3.           Public Warrants. The Public Warrants that are part of the Public Units, when the Public Units are delivered to and paid for by the underwriters in accordance with the terms of the Underwriting Agreement, and assuming the due authorization, execution and delivery of such Public Warrants by the Warrant Agent, will be validly issued, fully paid and non-assessable, and will constitute the legal, valid and binding obligations of the Company, enforceable against the Company in accordance with their terms.

 

We are opining solely on all applicable statutory provisions of the Delaware General Corporation Law, all applicable provisions of the Delaware Constitution, all applicable judicial and regulatory determinations in connection therewith and, as to the Public Units and the Public Warrants constituting legally binding obligations of the Company, solely with respect to the laws of the State of New York. The opinions in regard to enforceability matters expressed in paragraphs 1 and 3 of this letter are subject to and qualified and limited by (i) applicable bankruptcy, insolvency, fraudulent transfer and conveyance, reorganization, moratorium and similar laws affecting creditors’ rights and remedies generally; and (ii) general principles of equity, including without limitation, concepts of materiality, reasonableness, good faith and fair dealing and the possible unavailability of specific performance or injunctive relief (regardless of whether considered in a proceeding in equity or at law). The opinions expressed herein are subject to the effect of judicial decisions which may permit the introduction of parol evidence to modify the terms or the interpretation of agreements. This opinion letter is limited to the matters expressly stated herein and no opinion is to be inferred or implied beyond the opinions expressly set forth herein.
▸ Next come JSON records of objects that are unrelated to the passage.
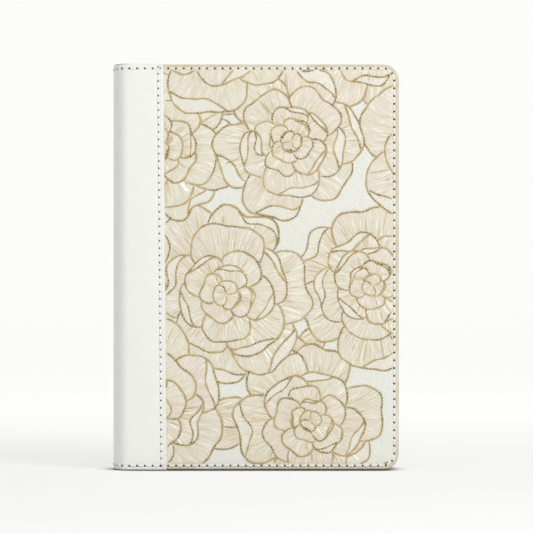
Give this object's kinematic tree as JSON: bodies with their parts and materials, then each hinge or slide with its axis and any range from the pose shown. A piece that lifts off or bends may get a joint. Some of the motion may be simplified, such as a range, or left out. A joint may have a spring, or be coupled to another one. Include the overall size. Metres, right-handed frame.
{
  "type": "prayer book",
  "caption": "Upright rectangular prayer book with a flexible stitched cover, a white spine strip, rounded fore edge corners, and covers and leaves that turn.",
  "frame": {"origin": "bottom centre of the closed book standing on its tail edge", "axes": "+Z from tail to head, +X from the spine to the fore edge, +Y from the front cover to the back cover"},
  "size_m": [0.1514, 0.032, 0.215],
  "materials": {
    "printed_leatherette": "soft imitation leather with a fine diagonal rib, printed in cream and blush, satin",
    "gold_thread": "two-ply twisted gold embroidery cord",
    "white_leatherette": "smooth white imitation leather, satin, very fine grain",
    "stitching_thread": "white twisted polyester thread",
    "cover_card": "grey flexible card",
    "lining_paper": "strong plain lining paper",
    "endpaper": "plain ivory endpaper",
    "page_paper": "thin plain cream paper with plain trimmed edges",
    "mull_cloth": "open cotton gauze",
    "sewing_linen": "waxed linen thread",
    "band_silk": "cream and gold striped silk band"
  },
  "bodies": {
    "spine": {"spine_skin": "white_leatherette", "spine_stiffener": "cover_card", "spine_paper": "lining_paper", "spine_mull": "mull_cloth", "head_band": "band_silk", "tail_band": "band_silk", "sewing_threads": "sewing_linen", "spine_stitches": "stitching_thread", "front_section_folds": "page_paper", "back_section_folds": "page_paper", "section_07": "page_paper", "section_08": "page_paper", "section_09": "page_paper", "section_10": "page_paper"},
    "front_cover": {"front_panel": "printed_leatherette", "front_board": "cover_card", "front_lining": "lining_paper", "front_pastedown": "endpaper", "front_strip": "white_leatherette", "front_edge_stitches": "stitching_thread", "front_strip_stitches": "stitching_thread"},
    "front_flyleaf": {"front_flyleaf": "endpaper"},
    "front_leaves_a": {"section_01": "page_paper", "section_02": "page_paper"},
    "front_leaves_b": {"section_03": "page_paper", "section_04": "page_paper"},
    "front_leaves_c": {"section_05": "page_paper", "section_06": "page_paper"},
    "back_leaves_c": {"section_11": "page_paper", "section_12": "page_paper"},
    "back_leaves_b": {"section_13": "page_paper", "section_14": "page_paper"},
    "back_leaves_a": {"section_15": "page_paper", "section_16": "page_paper"},
    "back_flyleaf": {"back_flyleaf": "endpaper"},
    "back_cover": {"back_panel": "printed_leatherette", "back_board": "cover_card", "back_lining": "lining_paper", "back_pastedown": "endpaper", "back_strip": "white_leatherette", "back_edge_stitches": "stitching_thread", "back_strip_stitches": "stitching_thread"}
  },
  "joints": [
    {"name": "front_cover_hinge", "type": "hinge", "parent": "spine", "child": "front_cover", "pos_m": [-0.067, -0.01595, 0], "axis": [0, 0, -1], "range_deg": [0, 178]},
    {"name": "front_flyleaf_turn", "type": "hinge", "parent": "spine", "child": "front_flyleaf", "pos_m": [-0.067, -0.01595, 0], "axis": [0, 0, -1], "range_deg": [0, 160.2]},
    {"name": "front_leaves_a_turn", "type": "hinge", "parent": "spine", "child": "front_leaves_a", "pos_m": [-0.067, -0.01595, 0], "axis": [0, 0, -1], "range_deg": [0, 89]},
    {"name": "front_leaves_b_turn", "type": "hinge", "parent": "spine", "child": "front_leaves_b", "pos_m": [-0.067, -0.01595, 0], "axis": [0, 0, -1], "range_deg": [0, 64.08]},
    {"name": "front_leaves_c_turn", "type": "hinge", "parent": "spine", "child": "front_leaves_c", "pos_m": [-0.067, -0.01595, 0], "axis": [0, 0, -1], "range_deg": [0, 35.6]},
    {"name": "back_cover_hinge", "type": "hinge", "parent": "spine", "child": "back_cover", "pos_m": [-0.067, 0.01595, 0], "axis": [0, 0, 1], "range_deg": [0, 178]},
    {"name": "back_flyleaf_turn", "type": "hinge", "parent": "spine", "child": "back_flyleaf", "pos_m": [-0.067, 0.01595, 0], "axis": [0, 0, 1], "range_deg": [0, 160.2]},
    {"name": "back_leaves_a_turn", "type": "hinge", "parent": "spine", "child": "back_leaves_a", "pos_m": [-0.067, 0.01595, 0], "axis": [0, 0, 1], "range_deg": [0, 89]},
    {"name": "back_leaves_b_turn", "type": "hinge", "parent": "spine", "child": "back_leaves_b", "pos_m": [-0.067, 0.01595, 0], "axis": [0, 0, 1], "range_deg": [0, 64.08]},
    {"name": "back_leaves_c_turn", "type": "hinge", "parent": "spine", "child": "back_leaves_c", "pos_m": [-0.067, 0.01595, 0], "axis": [0, 0, 1], "range_deg": [0, 35.6]}
  ],
  "couplings": [
    {"joint": "front_flyleaf_turn", "follows": "front_cover_hinge", "ratio": 0.9},
    {"joint": "front_leaves_a_turn", "follows": "front_cover_hinge", "ratio": 0.5},
    {"joint": "front_leaves_b_turn", "follows": "front_cover_hinge", "ratio": 0.36},
    {"joint": "front_leaves_c_turn", "follows": "front_cover_hinge", "ratio": 0.2},
    {"joint": "back_flyleaf_turn", "follows": "back_cover_hinge", "ratio": 0.9},
    {"joint": "back_leaves_a_turn", "follows": "back_cover_hinge", "ratio": 0.5},
    {"joint": "back_leaves_b_turn", "follows": "back_cover_hinge", "ratio": 0.36},
    {"joint": "back_leaves_c_turn", "follows": "back_cover_hinge", "ratio": 0.2}
  ]
}
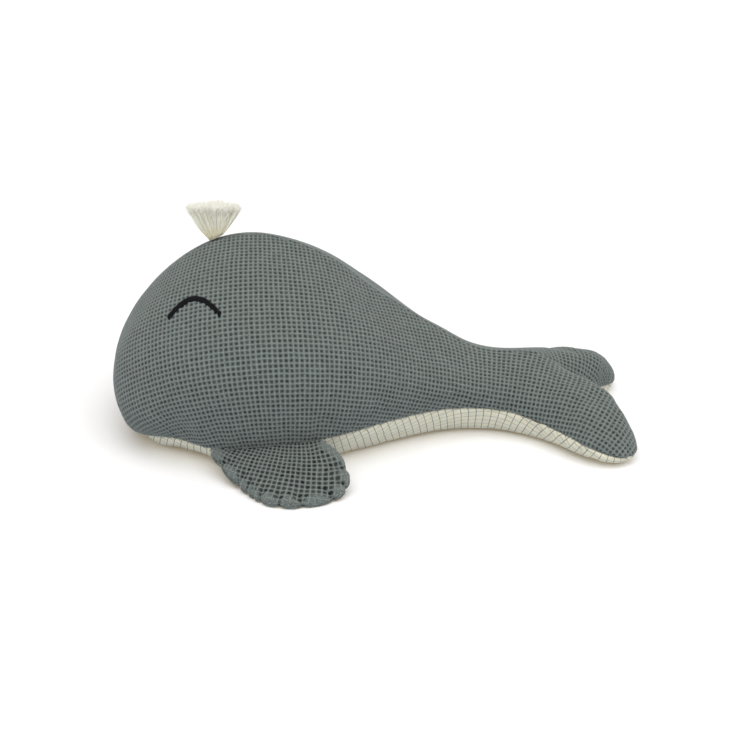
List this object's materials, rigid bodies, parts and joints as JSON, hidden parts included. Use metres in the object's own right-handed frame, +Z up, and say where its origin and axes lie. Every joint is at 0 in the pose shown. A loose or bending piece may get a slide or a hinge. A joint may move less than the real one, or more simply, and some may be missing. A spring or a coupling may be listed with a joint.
{
  "type": "plush whale",
  "caption": "Stuffed toy whale with waffle-cloth back, checked belly, padded side fins, bending tail and a cotton tassel on the head.",
  "frame": {"origin": "on the floor, under the middle of the box that holds the whale", "axes": "+X from the nose to the tail, +Y to the whale's right side, +Z up"},
  "size_m": [0.4183, 0.3096, 0.1926],
  "materials": {
    "waffle_cotton": "grey-green waffle weave, matt",
    "checked_cotton": "cream cotton with a thin grey-blue windowpane check, matt",
    "polyester_filling": "loose white fibre, hidden inside",
    "sewing_thread": "grey-green thread",
    "embroidery_thread": "black cotton thread, slight sheen",
    "tassel_yarn": "ivory cotton yarn"
  },
  "bodies": {
    "body": {"body_filling": "polyester_filling", "back_panel_left": "waffle_cotton", "back_panel_right": "waffle_cotton", "belly_panel": "checked_cotton", "back_seam": "sewing_thread", "belly_seam_left": "sewing_thread", "belly_seam_right": "sewing_thread", "eye_left": "embroidery_thread", "eye_right": "embroidery_thread"},
    "tail": {"tail_filling": "polyester_filling"},
    "fin_left": {"fin_upper_left": "waffle_cotton", "fin_lower_left": "waffle_cotton", "fin_wadding_left": "polyester_filling"},
    "fin_right": {"fin_upper_right": "waffle_cotton", "fin_lower_right": "waffle_cotton", "fin_wadding_right": "polyester_filling"},
    "tassel": {"tassel": "tassel_yarn"}
  },
  "joints": [
    {"name": "tail_bend", "type": "hinge", "parent": "body", "child": "tail", "pos_m": [0.094, 0, 0.03075], "axis": [0, -1, 0], "range_deg": [-20, 30], "stiffness_Nm_per_rad": 1, "deforming": ["back_panel_left", "back_panel_right", "belly_panel", "back_seam", "belly_seam_left", "belly_seam_right"]},
    {"name": "fin_left_flap", "type": "hinge", "parent": "body", "child": "fin_left", "pos_m": [-0.07921, -0.10478, 0.02582], "axis": [-1, 0, 0], "range_deg": [-30, 95], "stiffness_Nm_per_rad": 0.02, "deforming": ["fin_upper_left", "fin_lower_left"]},
    {"name": "fin_right_flap", "type": "hinge", "parent": "body", "child": "fin_right", "pos_m": [-0.07921, 0.10478, 0.02582], "axis": [1, 0, 0], "range_deg": [-30, 95], "stiffness_Nm_per_rad": 0.02, "deforming": ["fin_upper_right", "fin_lower_right"]},
    {"name": "tassel_sway", "type": "hinge", "parent": "body", "child": "tassel", "pos_m": [-0.12285, 0, 0.16148], "axis": [1, 0, 0], "range_deg": [-60, 60], "stiffness_Nm_per_rad": 0.0002}
  ]
}
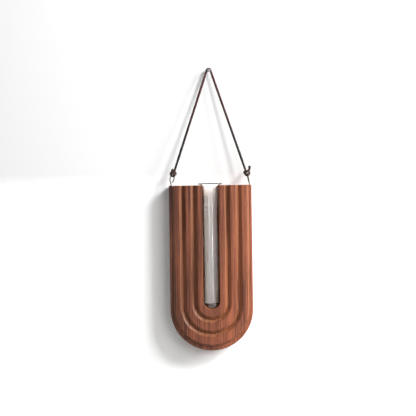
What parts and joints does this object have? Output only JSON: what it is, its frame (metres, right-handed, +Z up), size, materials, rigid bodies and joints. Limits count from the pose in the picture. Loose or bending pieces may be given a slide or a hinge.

We express no opinion as to the laws of any other state or jurisdiction of the United States or of any foreign jurisdiction. We have made no inquiry into the laws and regulations or as to laws relating to choice of law or conflicts of law principles. Our opinion is based on these laws as in effect on the date hereof and as of the effective date of the Registration Statement, and we assume no obligation to revise or supplement this opinion after the effective date of the Registration Statement should the law be changed by legislative action, judicial decision, or otherwise. We express no opinion as to whether the laws of any other jurisdiction are applicable to the subject matter hereof. We are not rendering any opinion as to compliance with any other federal or state law, rule or regulation relating to securities, or to the sale or issuance thereof.

 

We hereby consent to the use of this opinion as an exhibit to the Registration Statement, to the use of our name as your counsel and to all references made to us in the Registration Statement and in the prospectus forming a part thereof. In giving this consent, we do not thereby admit that we are in the category of persons whose consent is required under Section 7 of the Securities Act, or the rules and regulations promulgated thereunder.